● Given records:
====

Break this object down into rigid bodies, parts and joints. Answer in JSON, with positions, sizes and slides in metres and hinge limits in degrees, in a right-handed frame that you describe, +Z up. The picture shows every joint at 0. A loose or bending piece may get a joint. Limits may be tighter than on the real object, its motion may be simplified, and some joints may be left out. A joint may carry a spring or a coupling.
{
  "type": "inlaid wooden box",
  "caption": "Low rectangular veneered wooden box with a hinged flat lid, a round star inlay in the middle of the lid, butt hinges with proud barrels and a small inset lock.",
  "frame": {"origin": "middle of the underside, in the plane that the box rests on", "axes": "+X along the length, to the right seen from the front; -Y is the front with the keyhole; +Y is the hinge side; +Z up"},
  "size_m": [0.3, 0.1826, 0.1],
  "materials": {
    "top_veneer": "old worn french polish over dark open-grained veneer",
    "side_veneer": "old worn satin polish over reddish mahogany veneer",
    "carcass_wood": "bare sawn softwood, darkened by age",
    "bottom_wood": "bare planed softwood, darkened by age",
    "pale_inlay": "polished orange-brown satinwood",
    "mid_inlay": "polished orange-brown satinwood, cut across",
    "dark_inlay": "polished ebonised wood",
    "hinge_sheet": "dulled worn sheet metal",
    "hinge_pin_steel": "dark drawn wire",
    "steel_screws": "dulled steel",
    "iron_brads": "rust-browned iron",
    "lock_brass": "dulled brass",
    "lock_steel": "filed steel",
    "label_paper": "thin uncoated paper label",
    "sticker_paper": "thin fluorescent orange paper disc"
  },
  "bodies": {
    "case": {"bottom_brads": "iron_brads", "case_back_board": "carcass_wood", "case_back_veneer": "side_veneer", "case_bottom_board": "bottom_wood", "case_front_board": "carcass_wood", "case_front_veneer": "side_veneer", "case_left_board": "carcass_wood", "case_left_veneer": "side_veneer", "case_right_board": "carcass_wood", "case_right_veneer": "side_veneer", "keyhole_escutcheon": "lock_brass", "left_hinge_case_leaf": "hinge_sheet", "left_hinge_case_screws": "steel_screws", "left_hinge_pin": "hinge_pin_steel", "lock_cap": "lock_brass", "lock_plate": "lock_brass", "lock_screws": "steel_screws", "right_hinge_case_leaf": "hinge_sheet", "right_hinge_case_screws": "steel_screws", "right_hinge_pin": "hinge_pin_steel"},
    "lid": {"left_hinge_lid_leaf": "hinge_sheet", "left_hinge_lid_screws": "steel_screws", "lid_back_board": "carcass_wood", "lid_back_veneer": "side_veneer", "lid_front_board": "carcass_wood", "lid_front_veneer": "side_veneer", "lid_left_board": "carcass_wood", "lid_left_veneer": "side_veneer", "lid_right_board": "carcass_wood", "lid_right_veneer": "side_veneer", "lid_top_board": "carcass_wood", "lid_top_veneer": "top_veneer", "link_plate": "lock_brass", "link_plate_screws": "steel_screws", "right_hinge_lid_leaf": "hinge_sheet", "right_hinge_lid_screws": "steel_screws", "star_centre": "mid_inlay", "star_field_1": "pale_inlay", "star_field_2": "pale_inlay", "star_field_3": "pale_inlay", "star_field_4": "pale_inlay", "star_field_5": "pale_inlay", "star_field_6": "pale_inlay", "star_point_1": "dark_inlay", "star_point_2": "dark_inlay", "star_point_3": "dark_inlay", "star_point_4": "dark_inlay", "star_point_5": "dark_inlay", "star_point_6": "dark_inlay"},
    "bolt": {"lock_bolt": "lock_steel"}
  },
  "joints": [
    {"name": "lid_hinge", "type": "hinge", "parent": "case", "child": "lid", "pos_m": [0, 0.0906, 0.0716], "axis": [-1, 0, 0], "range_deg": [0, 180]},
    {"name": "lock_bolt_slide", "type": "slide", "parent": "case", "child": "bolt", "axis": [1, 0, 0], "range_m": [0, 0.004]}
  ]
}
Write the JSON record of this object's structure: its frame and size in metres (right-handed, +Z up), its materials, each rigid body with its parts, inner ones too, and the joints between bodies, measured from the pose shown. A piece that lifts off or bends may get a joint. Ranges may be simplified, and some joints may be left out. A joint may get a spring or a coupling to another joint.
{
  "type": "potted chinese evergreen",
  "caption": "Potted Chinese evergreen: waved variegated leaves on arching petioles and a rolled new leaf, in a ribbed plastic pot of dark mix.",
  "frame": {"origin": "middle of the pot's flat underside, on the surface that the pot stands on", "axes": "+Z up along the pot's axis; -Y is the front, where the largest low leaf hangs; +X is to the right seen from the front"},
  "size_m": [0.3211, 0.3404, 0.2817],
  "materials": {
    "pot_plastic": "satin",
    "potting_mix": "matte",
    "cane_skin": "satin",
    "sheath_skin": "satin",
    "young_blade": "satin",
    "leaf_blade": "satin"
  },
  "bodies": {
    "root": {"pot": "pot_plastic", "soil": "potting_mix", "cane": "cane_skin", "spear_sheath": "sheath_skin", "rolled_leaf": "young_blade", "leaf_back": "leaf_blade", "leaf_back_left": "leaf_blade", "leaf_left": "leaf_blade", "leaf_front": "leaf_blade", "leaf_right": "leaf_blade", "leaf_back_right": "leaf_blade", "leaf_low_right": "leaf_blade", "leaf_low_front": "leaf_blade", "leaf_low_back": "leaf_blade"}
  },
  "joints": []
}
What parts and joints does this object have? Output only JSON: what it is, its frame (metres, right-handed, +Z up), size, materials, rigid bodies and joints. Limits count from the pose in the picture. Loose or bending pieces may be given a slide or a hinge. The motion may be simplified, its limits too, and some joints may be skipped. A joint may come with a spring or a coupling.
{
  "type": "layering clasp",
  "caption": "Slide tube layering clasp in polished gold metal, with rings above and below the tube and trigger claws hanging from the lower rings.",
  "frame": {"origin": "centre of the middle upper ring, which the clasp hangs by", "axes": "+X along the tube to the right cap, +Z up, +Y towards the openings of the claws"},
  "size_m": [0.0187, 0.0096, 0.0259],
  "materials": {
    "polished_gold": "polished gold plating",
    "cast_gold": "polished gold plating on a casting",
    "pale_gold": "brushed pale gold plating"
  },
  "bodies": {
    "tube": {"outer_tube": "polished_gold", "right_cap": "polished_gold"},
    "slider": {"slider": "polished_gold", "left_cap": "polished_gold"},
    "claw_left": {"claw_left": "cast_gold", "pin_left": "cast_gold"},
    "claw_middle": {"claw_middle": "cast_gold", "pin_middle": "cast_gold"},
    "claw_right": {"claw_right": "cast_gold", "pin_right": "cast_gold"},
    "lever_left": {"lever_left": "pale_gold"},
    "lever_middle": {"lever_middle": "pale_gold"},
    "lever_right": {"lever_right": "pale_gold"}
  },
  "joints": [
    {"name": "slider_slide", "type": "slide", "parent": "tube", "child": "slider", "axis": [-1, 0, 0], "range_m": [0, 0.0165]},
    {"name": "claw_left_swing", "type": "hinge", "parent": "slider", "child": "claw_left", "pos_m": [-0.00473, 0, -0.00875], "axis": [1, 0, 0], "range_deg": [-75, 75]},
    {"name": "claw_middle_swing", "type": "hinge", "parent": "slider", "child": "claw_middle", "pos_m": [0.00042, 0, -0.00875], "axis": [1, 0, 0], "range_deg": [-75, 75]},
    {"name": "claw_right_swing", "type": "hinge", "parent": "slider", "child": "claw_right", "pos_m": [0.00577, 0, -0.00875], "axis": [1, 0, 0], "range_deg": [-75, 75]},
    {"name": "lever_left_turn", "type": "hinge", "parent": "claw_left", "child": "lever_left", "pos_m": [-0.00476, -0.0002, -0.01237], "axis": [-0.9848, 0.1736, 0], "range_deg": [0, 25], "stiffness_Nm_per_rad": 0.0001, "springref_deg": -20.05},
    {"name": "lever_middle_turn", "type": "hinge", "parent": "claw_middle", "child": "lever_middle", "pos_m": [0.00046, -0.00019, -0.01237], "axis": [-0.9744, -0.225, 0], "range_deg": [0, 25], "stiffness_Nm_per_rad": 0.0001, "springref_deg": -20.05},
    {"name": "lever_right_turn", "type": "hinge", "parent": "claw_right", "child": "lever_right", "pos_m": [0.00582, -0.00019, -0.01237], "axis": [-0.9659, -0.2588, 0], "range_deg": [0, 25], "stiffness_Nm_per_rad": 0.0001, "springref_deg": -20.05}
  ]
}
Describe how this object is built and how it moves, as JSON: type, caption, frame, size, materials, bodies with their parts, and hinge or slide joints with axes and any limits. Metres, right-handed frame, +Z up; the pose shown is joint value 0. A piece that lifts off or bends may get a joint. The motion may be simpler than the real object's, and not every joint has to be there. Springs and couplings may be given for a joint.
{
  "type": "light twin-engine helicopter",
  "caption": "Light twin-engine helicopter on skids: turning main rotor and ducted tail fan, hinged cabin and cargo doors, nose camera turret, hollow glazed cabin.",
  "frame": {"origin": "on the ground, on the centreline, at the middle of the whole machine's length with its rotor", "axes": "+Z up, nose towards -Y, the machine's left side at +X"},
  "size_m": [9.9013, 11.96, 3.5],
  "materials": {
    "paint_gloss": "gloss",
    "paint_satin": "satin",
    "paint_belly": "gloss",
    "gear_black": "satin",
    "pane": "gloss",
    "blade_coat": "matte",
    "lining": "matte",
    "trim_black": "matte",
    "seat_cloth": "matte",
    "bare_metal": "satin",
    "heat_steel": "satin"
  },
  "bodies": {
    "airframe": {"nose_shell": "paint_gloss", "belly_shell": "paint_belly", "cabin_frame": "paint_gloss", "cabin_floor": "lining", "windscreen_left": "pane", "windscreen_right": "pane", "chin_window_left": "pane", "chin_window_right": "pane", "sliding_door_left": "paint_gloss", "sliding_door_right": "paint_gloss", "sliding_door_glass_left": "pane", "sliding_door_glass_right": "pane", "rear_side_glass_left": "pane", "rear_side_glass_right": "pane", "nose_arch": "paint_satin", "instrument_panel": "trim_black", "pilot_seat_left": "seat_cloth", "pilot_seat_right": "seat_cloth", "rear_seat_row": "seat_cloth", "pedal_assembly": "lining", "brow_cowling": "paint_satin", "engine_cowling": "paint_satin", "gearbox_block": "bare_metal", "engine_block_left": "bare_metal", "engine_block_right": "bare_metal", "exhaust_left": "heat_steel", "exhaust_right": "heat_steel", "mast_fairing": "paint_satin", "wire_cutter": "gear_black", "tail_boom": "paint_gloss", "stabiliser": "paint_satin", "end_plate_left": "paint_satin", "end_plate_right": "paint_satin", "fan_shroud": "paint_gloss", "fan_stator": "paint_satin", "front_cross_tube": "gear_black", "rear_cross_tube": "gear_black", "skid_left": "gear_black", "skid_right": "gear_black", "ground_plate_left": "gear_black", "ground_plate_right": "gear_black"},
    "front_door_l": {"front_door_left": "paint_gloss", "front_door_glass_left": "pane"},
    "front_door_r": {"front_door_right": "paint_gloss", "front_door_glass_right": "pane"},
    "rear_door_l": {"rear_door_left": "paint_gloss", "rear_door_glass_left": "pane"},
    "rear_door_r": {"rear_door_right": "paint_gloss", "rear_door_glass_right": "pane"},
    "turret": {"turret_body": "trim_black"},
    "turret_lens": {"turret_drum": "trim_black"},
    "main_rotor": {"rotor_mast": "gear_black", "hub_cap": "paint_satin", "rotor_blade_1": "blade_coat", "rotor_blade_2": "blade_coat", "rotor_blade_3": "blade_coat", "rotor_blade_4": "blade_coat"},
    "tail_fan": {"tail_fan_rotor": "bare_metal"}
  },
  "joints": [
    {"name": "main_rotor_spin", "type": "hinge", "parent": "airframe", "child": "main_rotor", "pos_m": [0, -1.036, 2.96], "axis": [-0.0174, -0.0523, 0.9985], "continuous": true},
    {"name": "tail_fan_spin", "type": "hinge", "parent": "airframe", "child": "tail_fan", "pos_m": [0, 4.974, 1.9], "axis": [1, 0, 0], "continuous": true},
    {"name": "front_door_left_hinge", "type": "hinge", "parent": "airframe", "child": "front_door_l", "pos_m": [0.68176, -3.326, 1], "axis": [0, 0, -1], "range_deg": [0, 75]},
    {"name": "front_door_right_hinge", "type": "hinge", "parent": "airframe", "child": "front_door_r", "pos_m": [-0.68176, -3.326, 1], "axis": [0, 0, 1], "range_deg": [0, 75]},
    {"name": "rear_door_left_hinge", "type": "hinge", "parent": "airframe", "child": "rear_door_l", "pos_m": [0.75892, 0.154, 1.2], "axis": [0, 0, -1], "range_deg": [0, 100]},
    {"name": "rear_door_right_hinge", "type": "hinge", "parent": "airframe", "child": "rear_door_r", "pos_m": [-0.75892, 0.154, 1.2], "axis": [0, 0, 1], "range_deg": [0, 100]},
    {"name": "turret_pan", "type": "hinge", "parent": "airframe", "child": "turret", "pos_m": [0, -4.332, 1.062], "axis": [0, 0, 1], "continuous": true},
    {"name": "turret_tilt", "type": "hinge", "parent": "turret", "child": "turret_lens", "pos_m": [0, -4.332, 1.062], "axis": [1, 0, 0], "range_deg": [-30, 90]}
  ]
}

====

● Task brief: Only lines with the word "axes" are wanted, so copy each one from the records.

● Completed task:
  "frame": {"origin": "middle of the underside, in the plane that the box rests on", "axes": "+X along the length, to the right seen from the front; -Y is the front with the keyhole; +Y is the hinge side; +Z up"},
  "frame": {"origin": "middle of the pot's flat underside, on the surface that the pot stands on", "axes": "+Z up along the pot's axis; -Y is the front, where the largest low leaf hangs; +X is to the right seen from the front"},
  "frame": {"origin": "centre of the middle upper ring, which the clasp hangs by", "axes": "+X along the tube to the right cap, +Z up, +Y towards the openings of the claws"},
Describe how this object is built and how it moves, as JSON: type, caption, frame, size, materials, bodies with their parts, and hinge or slide joints with axes and any limits. Metres, right-handed frame, +Z up; the pose shown is joint value 0. A piece that lifts off or bends may get a joint. The motion may be simpler than the real object's, and not every joint has to be there. Springs and couplings may be given for a joint.
  "frame": {"origin": "on the ground, on the centreline, at the middle of the whole machine's length with its rotor", "axes": "+Z up, nose towards -Y, the machine's left side at +X"},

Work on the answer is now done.